½ large cauliflower, cut into florets

2 eggs, lightly beaten

2 tablespoons extra-virgin olive oil, divided

½ cup grated Parmesan, plus more for topping the pizza

Pinch of salt

¼ cup sauce of your choice (tomato, pesto, romesco, etc.)

1 cup shredded mozzarella cheese

1–2 toppings of choice (we love sliced bell pepper, pepperoni, mushrooms, olives, and caramelized onions)

Fresh herbs—we like sliced basil and chopped parsley (optional)

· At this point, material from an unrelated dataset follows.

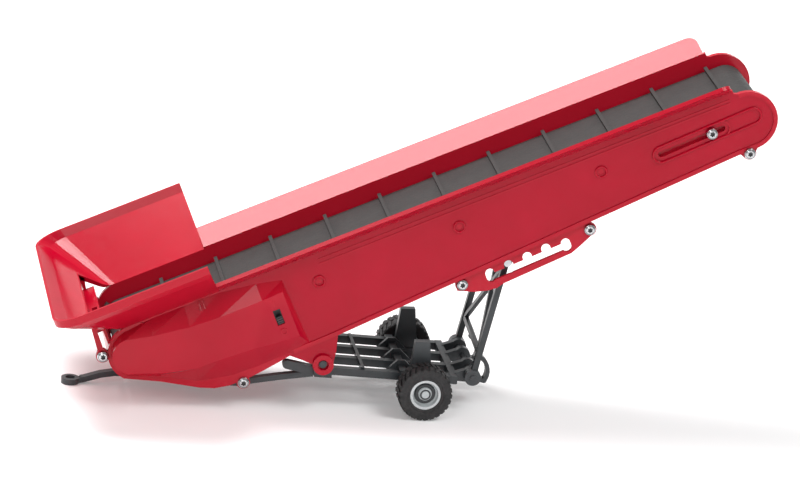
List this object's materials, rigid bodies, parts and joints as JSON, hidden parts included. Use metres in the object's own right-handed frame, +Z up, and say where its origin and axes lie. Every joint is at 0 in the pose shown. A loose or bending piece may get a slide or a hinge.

Red chili flakes (optional)

DIRECTIONS

• Preheat the oven to 400°F.

• Place the cauliflower florets in a food processor and puree until the mixture resembles ricotta cheese and each grain is about the size of a piece of couscous.

TIP: If you can’t seem to get the right consistency, or if a few whole florets remain after pureeing, try adding enough water to cover (usually about 2 cups) and puree as if you are making soup. When all the cauliflower has been completely processed, strain it in a fine-mesh strainer.

• Scrape the cauliflower into a microwave-safe bowl and microwave it on high for 5 minutes.

• Carefully scrape the microwaved cauliflower puree onto a clean dish towel.

• Very carefully (using a second towel if necessary to protect your hands) squeeze out as much liquid as possible. Get it as dry as you can.

• In a mixing bowl, combine the cauliflower, the eggs, 1 tablespoon of the olive oil, the Parmesan, and the salt. Mix together to make a thick batter.

• Line a baking sheet with parchment paper.

• Scrape the batter into the center of the parchment. Gather the batter into a ball shape.

• Wet your hands and carefully pat the batter into a circle, making it as thin as possible.

• Drizzle the cauliflower circle with the remaining 1 tablespoon of olive oil and use your hand or a pastry brush to spread it all over the circle.

• Bake for 30 minutes, or until the crust is nicely browned and a little crisp.

• Remove the crust from the oven, but leave the oven on.

• Place a piece of parchment paper over the top of the cooked crust.

• Carefully flip the whole thing so the bottom is facing up.

• Remove the top layer of parchment (what was previously the bottom layer).

• Top your pizza with sauce, cheese, and anything else you like. (I encourage you to go light on the toppings—the crust is sturdy but not as sturdy as conventional pizza crust.)

• Bake for 20 to 22 minutes more, until the cheese is browned and bubbly.

• Slice and serve, topping with fresh herbs and red chili flakes if desired.